Common Inference Server Backends
| Backend | Use Case | API Surface |
|---|---|---|
| Ollama | Local LLM inference (Llama, Mistral, Gemma) | OpenAI-compatible REST API |
| vLLM | High-throughput LLM serving with PagedAttention | OpenAI-compatible REST API |
| Triton Inference Server | NVIDIA GPU inference for any ONNX/TensorRT model | gRPC + HTTP/2 |
| HuggingFace TGI | Text Generation Inference — streaming LLM output | OpenAI-compatible REST API |
| LM Studio | Developer local inference (Windows/Mac) | OpenAI-compatible REST API |
Wrapping an Inference Backend as a Server Node
Most inference backends expose an OpenAI-compatible API. The simplest server node is a thin proxy that adds health registration and tenant header forwarding:
// Minimal inference proxy server node
var builder = WebApplication.CreateBuilder(args);
builder.Services.Configure<InferenceNodeConfig>(
builder.Configuration.GetSection("InferenceNode"));
builder.Services.AddHttpClient("inference");
builder.Services.AddSingleton<IServerGroupRegistrar, ServerGroupRegistrar>();
var app = builder.Build();
app.MapGet("/health", async (IHttpClientFactory factory,
IOptions<InferenceNodeConfig> cfg) =>
{
try
{
var client = factory.CreateClient("inference");
var response = await client.GetAsync($"{cfg.Value.BackendUrl}/health");
return response.IsSuccessStatusCode
? Results.Ok(new { status = "ok" })
: Results.Json(new { status = "degraded" }, statusCode: 503);
}
catch
{
return Results.Json(new { status = "unhealthy" }, statusCode: 503);
}
});
// Proxy inference calls, adding audit headers
app.MapPost("/infer", async (HttpRequest req,
IHttpClientFactory factory,
IOptions<InferenceNodeConfig> cfg) =>
{
var tenantId = req.Headers["X-Octopus-Tenant-Id"].FirstOrDefault();
var corrId = req.Headers["X-Octopus-Correlation-Id"].FirstOrDefault();
var client = factory.CreateClient("inference");
var upstream = new HttpRequestMessage(HttpMethod.Post,
$"{cfg.Value.BackendUrl}/v1/chat/completions");
upstream.Headers.TryAddWithoutValidation("X-Tenant-Id", tenantId ?? "");
upstream.Headers.TryAddWithoutValidation("X-Correlation-Id", corrId ?? "");
upstream.Content = new StreamContent(req.Body)
{
Headers = { ContentType = req.ContentType is null ? null
: new MediaTypeHeaderValue(req.ContentType) }
};
var response = await client.SendAsync(upstream,
HttpCompletionOption.ResponseHeadersRead);
// Stream the response back (for SSE / token streaming)

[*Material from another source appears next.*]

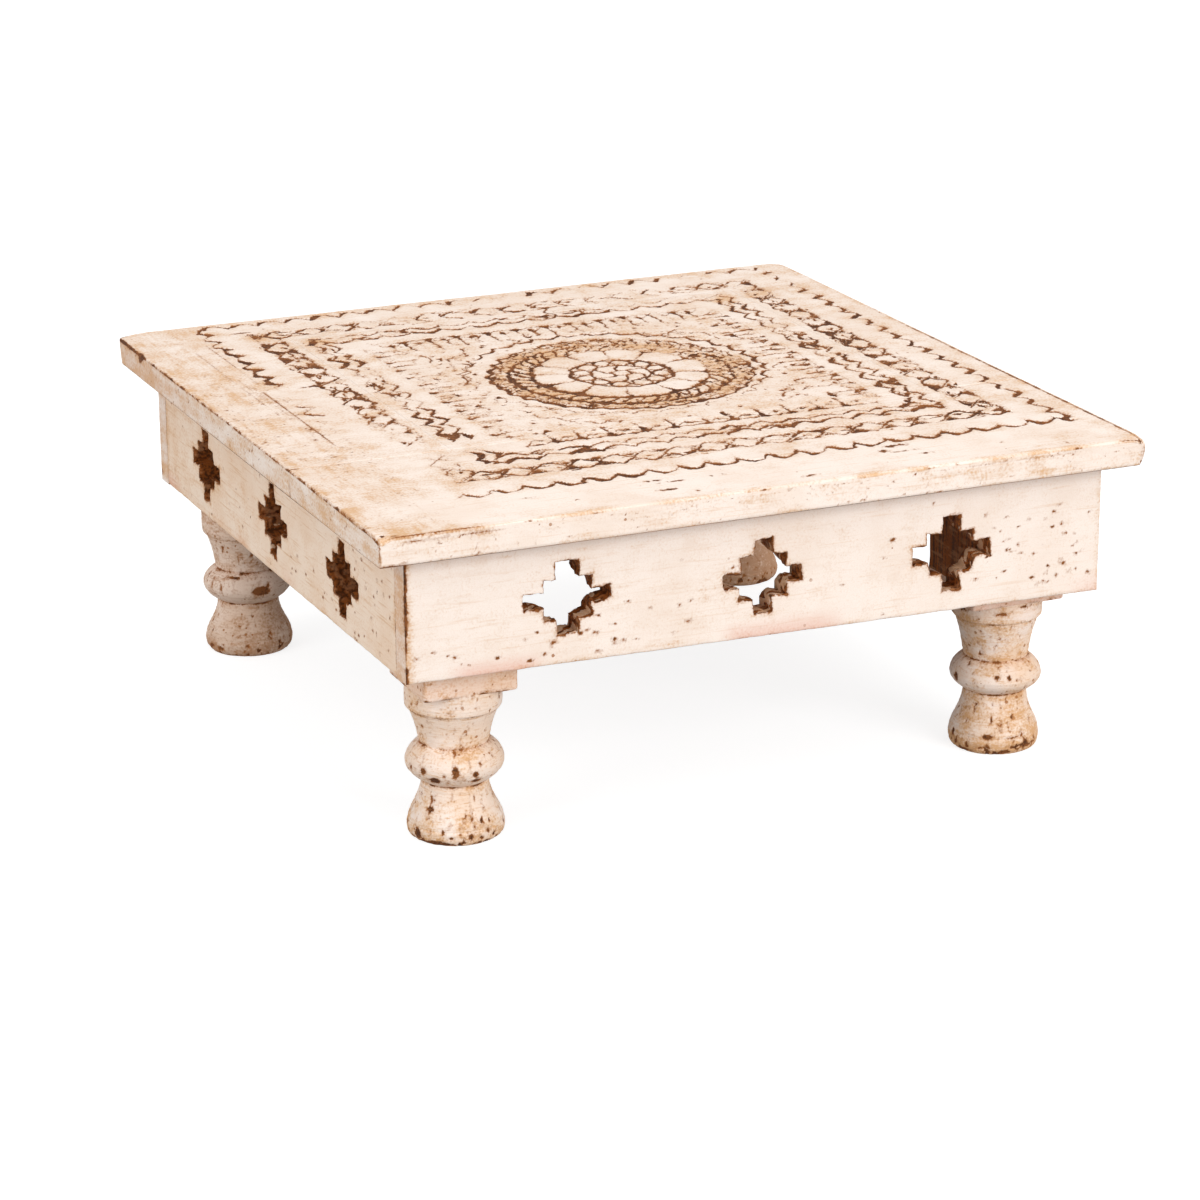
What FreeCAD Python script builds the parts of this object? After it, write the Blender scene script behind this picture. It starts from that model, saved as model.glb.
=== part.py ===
"""Bajot: a low square table with a carved top, four pierced apron boards and four turned feet.

Millimetres, +Z up. The origin is on the floor under the middle of the tabletop. The front is on
the -Y side, and +X runs from left to right as seen from the front.
"""
import FreeCAD, Part
import math
import os
import re

import Sketcher

V = FreeCAD.Vector

# The driving dimensions, in millimetres
SIZES = {
    # Whole table
    "table_height": 140,
    "top_width": 330,
    "top_depth": 330,
    # Tabletop: two boards glued edge to edge, the narrow one at the front
    "top_thickness": 12,
    "front_board_width": 100,
    "top_arris_radius": 1.8,
    "front_lower_radius": 4,
    "back_left_corner_radius": 5,
    "back_right_corner_radius": 9,
    # Carving of the top: square frames in from its edges, then in from the outer frame
    "frame_left_inset": 37.5,
    "frame_right_inset": 14,
    "frame_front_inset": 39,
    "frame_back_inset": 7,
    "zigzag_inset": 37.8,
    "comb_inset": 55,
    "frame_groove_width": 2.4,
    "frame_groove_depth": 1,
    # The rosette: its centre off the middle of the top, its rings and the gaps between its petals
    "rosette_x": 14,
    "rosette_y": 14,
    "rosette_rim_radius": 56.2,
    "rope_outer_radius": 48,
    "rope_inner_radius": 37.4,
    "petal_foot_radius": 22,
    "ring_groove_width": 3.2,
    "ring_groove_depth": 1.3,
    "petal_gap_width": 3.6,
    # Apron: how far the top stands out past it, and its boards
    "side_overhang": 13,
    "end_overhang": 10,
    "apron_height": 53,
    "apron_thickness": 11,
    "apron_arris_radius": 1,
    # Pierced stepped crosses, three to a board
    "cutout_width": 36,
    "cutout_height": 32,
    "cutout_arm_width": 7.6,
    "cutout_arm_height": 6.6,
    "cutout_step_width": 20.4,
    "cutout_step_height": 17.8,
    "cutout_drop": 1.5,
    "cutout_reach": 1,
    # Legs: a square block inside each corner, turned below
    "leg_block": 40,
    "block_drop": 11,
    "collar_radius": 19.3,
    "flare_radius": 17.6,
    "bead_step": 1.1,
    "upper_neck_radius": 14,
    "bulb_shoulder_radius": 17.9,
    "bulb_crown_radius": 8.1,
    "lower_neck_radius": 13.7,
    "foot_waist_radius": 15.2,
    "foot_shoulder_radius": 18.2,
    "foot_roll_radius": 9.4,
    "foot_base_radius": 18,
    # Where the turned profile changes, as shares of the height under the block
    "collar_share": 0.866,
    "bead_share": 0.841,
    "upper_neck_share": 0.644,
    "bulb_high_share": 0.572,
    "bulb_low_share": 0.406,
    "lower_neck_share": 0.33,
    "foot_waist_share": 0.238,
    "foot_shoulder_share": 0.153,
    # Nails, cut square: the head's top is the nail's origin and the shank runs down from it
    "nail_length": 28,
    "nail_width": 1.8,
    "nail_head_width": 4,
    "nail_head_thickness": 0.9,
    "nail_point_length": 3,
    "nail_point_width": 0.6,
    "nail_clearance": 0.05,
    "nail_sink": 0.3,
    # Where the nails go: heights above the apron's lower edge, and the offset on the top
    "outer_nail_low": 10,
    "outer_nail_high": 43,
    "inner_nail_low": 18,
    "inner_nail_high": 35,
    "top_nail_offset": 12.5,
}

# Places that several pieces share, worked out from the driving dimensions
UNDERSIDE = "(table_height - top_thickness)"
APRON_BOTTOM = f"({UNDERSIDE} - apron_height)"
BLOCK_BOTTOM = f"({APRON_BOTTOM} - block_drop)"
HALF_WIDTH = "(top_width / 2)"
HALF_DEPTH = "(top_depth / 2)"
APRON_HALF_X = f"({HALF_WIDTH} - side_overhang)"
APRON_HALF_Y = f"({HALF_DEPTH} - end_overhang)"
LEG_X = f"({APRON_HALF_X} - apron_thickness - leg_block / 2)"
LEG_Y = f"({APRON_HALF_Y} - apron_thickness - leg_block / 2)"
SEAM_Y = f"(front_board_width - {HALF_DEPTH})"
SIDE_HALF_LENGTH = f"({APRON_HALF_Y} - apron_thickness)"
NAIL_HOLE_WIDTH = "(nail_width + 2 * nail_clearance)"
HEAD_HOLE_WIDTH = "(nail_head_width + 2 * nail_clearance)"
HEAD_HOLE_DEPTH = "(nail_head_thickness + nail_sink)"
NAIL_REACH = "(nail_length + nail_sink + nail_clearance)"

doc = FreeCAD.newDocument("Bajot")
sheet = doc.addObject("Spreadsheet::Sheet", "Sizes")
for row, (alias, size) in enumerate(SIZES.items(), start=1):
    sheet.set(f"A{row}", alias)
    sheet.set(f"B{row}", str(size))
    sheet.setAlias(f"B{row}", alias)
doc.recompute()


def bound(expression):
    """Write an expression of plain size names as one that reads the sheet's cells."""
    return re.sub(r"[a-z]\w*", lambda word: f"Sizes.{word.group()}", expression)


def value(expression):
    """The number that an expression of size names gives now."""
    return float(sheet.evalExpression(bound(expression)))


def bind(thing, name, expression):
    """Tie one property or constraint of an object to the sheet."""
    thing.setExpression(name, bound(expression))


def place(thing, x, y, z, rotation=FreeCAD.Rotation()):
    """Put an object at a place bound to the sheet, turned by a fixed rotation."""
    thing.Placement = FreeCAD.Placement(V(), rotation)
    for axis, expression in zip("xyz", (x, y, z)):
        bind(thing, f"Placement.Base.{axis}", expression)


def new_body(label):
    """Start a body that carries one sub-part."""
    body = doc.addObject("PartDesign::Body", label)
    body.Label = label
    return body


def new_sketch(body, name, role, offset="0"):
    """Start a sketch on one of the body's own origin planes, lifted by an offset along its normal."""
    sketch = body.newObject("Sketcher::SketchObject", name)
    plane = next(item for item in body.Origin.OriginFeatures if item.Role == role)
    sketch.AttachmentSupport = [(plane, "")]
    sketch.MapMode = "FlatFace"
    bind(sketch, "AttachmentOffset.Base.z", offset)
    return sketch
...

return Results.Stream(await response.Content.ReadAsStreamAsync(),
contentType: "application/json");
});
app.Run();
GPU Allocation Configuration
# Kubernetes: request GPU resources for the inference server node
spec:
containers:
- name: inference-node
image: mycompany/inference-proxy:1.0.0
resources:
limits:
nvidia.com/gpu: 1 # Request 1 GPU
requests:
nvidia.com/gpu: 1
env:
- name: InferenceNode__BackendUrl
value: "http://localhost:11434" # Ollama sidecar
- name: InferenceNode__GroupName
value: "inference-cluster"
# Ollama sidecar — runs the actual model on the GPU
- name: ollama
image: ollama/ollama:latest
resources:
limits:
nvidia.com/gpu: 1
volumeMounts:
- name: model-cache
mountPath: /root/.ollama
Token Streaming from Inference Nodes
For Octopus agents that stream LLM token output to the chatbot UI, the inference node must support SSE streaming. Configure the Octopus LLM provider to point at the server group endpoint with streaming enabled:
{
"OctopusConfig": {
"SemanticKernelPlugin": {
"LLM": {
"Provider": "CustomEndpoint",
"BaseUrl": "https://server-group.internal/inference-cluster",
"ModelId": "llama3.1:70b",
"EnableStream": true
}
}
}
}
Inference Node Capacity Planning
| Model Size | Min GPU VRAM | Typical Throughput | Batching Benefit |
|---|---|---|---|
| 7B parameters (Q4) | 8 GB | 40-80 tokens/sec | Moderate |
| 13B parameters (Q4) | 12 GB | 25-50 tokens/sec | Moderate |
| 34B parameters (Q4) | 24 GB | 10-20 tokens/sec | High |
| 70B parameters (Q4) | 48 GB (2x GPU) | 5-12 tokens/sec | High |
GPU memory is not shared. Each inference server node claims its GPU VRAM exclusively. If you need to host multiple models, either use separate nodes per model or a multiplexing backend like Ollama (which can swap models on-demand at the cost of cold-start delay).